Key Features of a Pin Bar:
- A small body (real range) relative to the long wick.
- The wick should be at least twice the length of the body.
- Typically forms at significant support or resistance levels.
Steps for Trading with a Pin Bar Strategy:
- Identify a pin bar near key support or resistance levels, or within an ongoing trend.
- Enter a trade in the opposite direction of the wick (e.g., if the wick is pointing upward, consider selling).
- Set a stop-loss just beyond the end of the wick to manage risk effectively.

Pin Bar Trading Strategy
For example, on the EUR/USD chart, if a bullish pin bar forms at 1.1000 (a support level), it signals a rejection of lower prices. Traders may place a buy order above the pin bar’s high, targeting the next resistance level.
Trendline Bounce Trading Strategy
A trendline is a diagonal line connecting consecutive highs (in a downtrend) or lows (in an uptrend), showing the market’s trend direction.
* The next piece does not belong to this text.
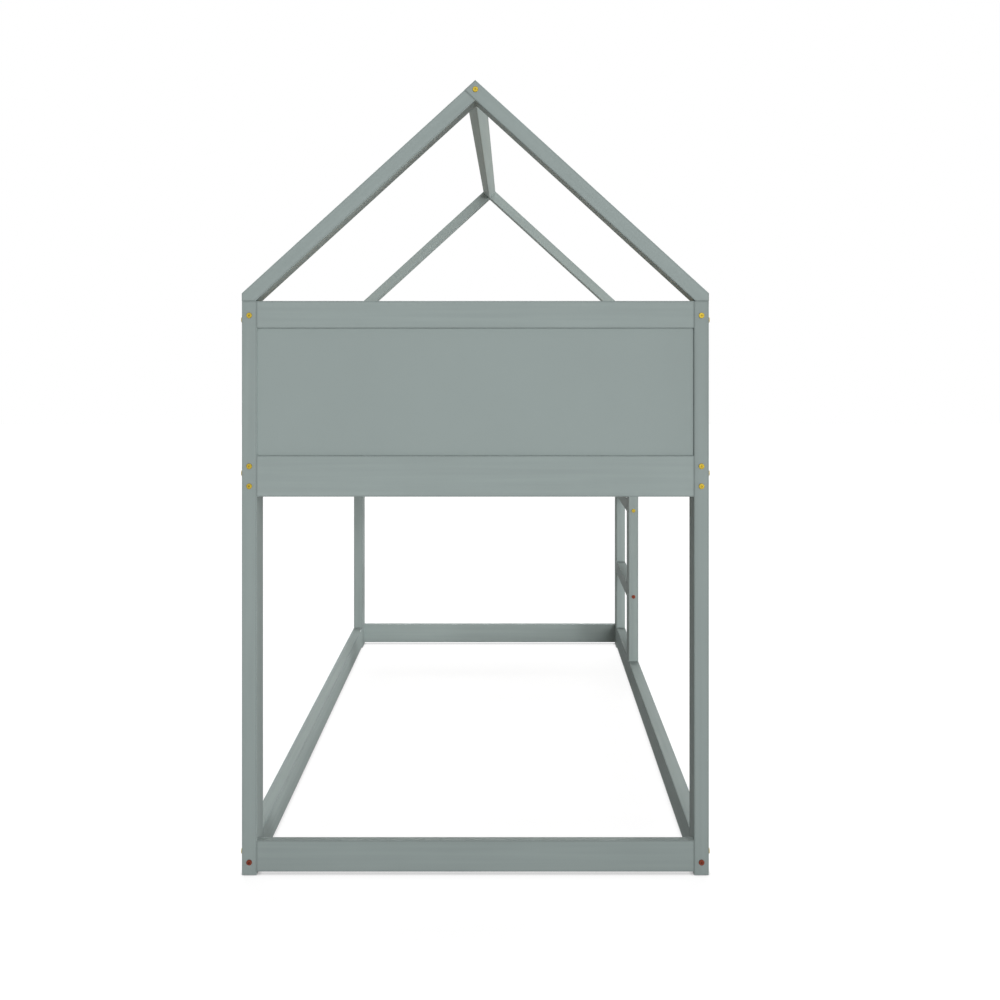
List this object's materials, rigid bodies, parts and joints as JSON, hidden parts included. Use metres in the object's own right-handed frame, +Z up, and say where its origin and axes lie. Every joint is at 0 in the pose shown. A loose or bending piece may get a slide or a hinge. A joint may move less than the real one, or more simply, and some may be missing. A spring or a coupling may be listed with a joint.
{
  "type": "low bunk bed",
  "caption": "Low bunk bed with closed end panels, slatted side guards, a ladder let into one side and an open house-shaped roof of rafters and a ridge bar.",
  "frame": {"origin": "on the floor, at the middle of the bed's footprint", "axes": "+Y along the bed from the front end to the rear end, +X to the right, on the ladder's side, +Z up"},
  "size_m": [1.0688, 1.9898, 1.8115],
  "materials": {
    "painted_wood": "solid pine under satin grey-green paint, grain faintly showing",
    "painted_panel": "flat board under the same satin grey-green paint",
    "bare_pine": "planed pine, unpainted",
    "beech_dowel": "bare beech",
    "yellow_bolt": "yellow zinc plate, satin",
    "bronze_bolt": "dark red-bronze plate, satin",
    "zinc_steel": "bright zinc-plated steel"
  },
  "bodies": {
    "root": {"bed_slat_01": "bare_pine", "bed_slat_02": "bare_pine", "bed_slat_03": "bare_pine", "bed_slat_04": "bare_pine", "bed_slat_05": "bare_pine", "bed_slat_06": "bare_pine", "bed_slat_07": "bare_pine", "bed_slat_08": "bare_pine", "bed_slat_09": "bare_pine", "bed_slat_10": "bare_pine", "bed_slat_11": "bare_pine", "bed_slat_12": "bare_pine", "bed_slat_13": "bare_pine", "end_rail_barrel_nuts": "zinc_steel", "end_rail_bolts": "yellow_bolt", "floor_rail_bolts": "bronze_bolt", "frame_dowels": "beech_dowel", "front_bed_rail": "painted_wood", "front_floor_rail": "painted_wood", "front_left_post": "painted_wood", "front_left_rafter": "painted_wood", "front_panel": "painted_panel", "front_right_post": "painted_wood", "front_right_rafter": "painted_wood", "front_top_rail": "painted_wood", "guard_entry_post": "painted_wood", "ladder_rung_lower": "painted_wood", "ladder_rung_upper": "painted_wood", "ladder_stile": "painted_wood", "ledger_screws": "zinc_steel", "left_bed_rail": "painted_wood", "left_floor_rail": "painted_wood", "left_guard_rail": "painted_wood", "left_guard_slats": "painted_wood", "left_slat_ledger": "bare_pine", "lower_rung_bolts": "bronze_bolt", "rafter_dowels": "beech_dowel", "rear_bed_rail": "painted_wood", "rear_floor_rail": "painted_wood", "rear_left_post": "painted_wood", "rear_left_rafter": "painted_wood", "rear_panel": "painted_panel", "rear_right_post": "painted_wood", "rear_right_rafter": "painted_wood", "rear_top_rail": "painted_wood", "ridge_barrel_nuts": "zinc_steel", "ridge_beam": "painted_wood", "ridge_bolts": "yellow_bolt", "ridge_dowels": "beech_dowel", "right_bed_rail": "painted_wood", "right_floor_rail": "painted_wood", "right_guard_rail": "painted_wood", "right_guard_slats": "painted_wood", "right_slat_ledger": "bare_pine", "side_rail_barrel_nuts": "zinc_steel", "side_rail_bolts": "yellow_bolt", "slat_screws": "zinc_steel", "upper_rung_bolts": "yellow_bolt"}
  },
  "joints": []
}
Price often respects trendlines, making them valuable for identifying potential entry and exit points.
Steps to Trade a Trendline Bounce:
- Draw trendlines connecting significant swing highs and lows.
- Wait for the price to touch the trendline and show rejection, such as a pin bar or engulfing candle.
- Enter a trade in the direction of the trend, placing a stop-loss just beyond the trendline.

Trendline Bounce Trading Strategy
For example, on AUD/USD during an uptrend, the price may pull back to touch the trendline and form a bullish pin bar. Traders can enter a buy trade, aiming for the next swing high.
Reversal Trading Strategy
Reversals happen when the price changes direction after reaching a key high (resistance) or low (support). Traders look for patterns like double tops and double bottoms to anticipate potential trend changes.
Steps to Trade a Reversal:
- Identify reversal patterns such as double tops/bottoms or candlestick reversal signals.
- Confirm with weakening momentum near the extreme levels.
- Enter trades in the direction opposite to the previous trend.

Reversal Trading Strategy
For example, on the GBP/USD chart, a double top forms at 1.3500 (resistance), followed by a bearish engulfing candle. Traders can enter a short position, aiming for the next support level at 1.3300.
Fakey Strategy
A fakey occurs when the price temporarily breaks out of a key level but quickly reverses, trapping breakout traders and creating an opportunity to trade in the opposite direction. This strategy focuses on spotting false breakouts and potential reversals.
Steps to Trade the Fakey Strategy:
- Identify a false breakout beyond a significant support or resistance level.
- Confirm the reversal using candlestick patterns like engulfing or pin bars.
- Enter a trade in the direction opposite to the false breakout.

Fakey Strategy
Example: If USD/JPY breaks above the 140.00 resistance but quickly reverses and closes below it, traders can enter a short position, targeting the previous support level.
Three-Bar Reversal Strategy
This strategy identifies potential reversals using a sequence of three candles:
- A strong trend candle.
- A smaller indecision candle.
- A reversal candle moving in the opposite direction.
Steps to Trade the Three-Bar Reversal Strategy:
- Spot a three-bar reversal pattern near significant support or resistance levels.
- Enter a trade in the direction of the reversal candle.
- Place a stop-loss using the high or low of the three-bar sequence.

Three-Bar Reversal Strategy
Example: On GBP/USD, a bearish reversal may form after three bars at a resistance level. Traders can enter a short position targeting the next support level.
Essential Tools for Price Action Traders
While price action trading primarily relies on price movements rather than indicators, certain tools can complement analysis:
- Volume: Confirms the strength behind price movements.
- Fibonacci Retracement: Helps identify potential pullback or retracement levels.
- Moving Averages: Used selectively to highlight the overall trend without cluttering the chart.
Risk Management in Price Action Trading
Even with strong price action strategies, disciplined risk management is vital for consistent trading success and avoiding emotional decisions. Key practices include:
- Position Sizing: Risk only a small portion of your account per trade, typically 1–2%. This protects your capital even during losing streaks.
- Stop-Loss Placement: Set stop-loss levels based on support/resistance, trendlines, or key candlestick patterns like pin bars. Always aim for a favourable risk-to-reward ratio (e.g., 1:2 or 1:3), ensuring potential profits exceed potential losses.
- Avoid Overleveraging: Leverage can magnify gains, but excessive use increases risk. Moderate leverage helps maintain control over trades.
Conclusion
Price action trading is a cornerstone of Forex strategies, offering a clear and effective way to interpret market behaviour. By focusing on price patterns, key levels, and trendlines, traders gain insights into market psychology without relying heavily on complex indicators. Its flexibility makes it suitable for all experience levels and timeframes. However, disciplined risk management remains essential to navigate the challenges of trading successfully.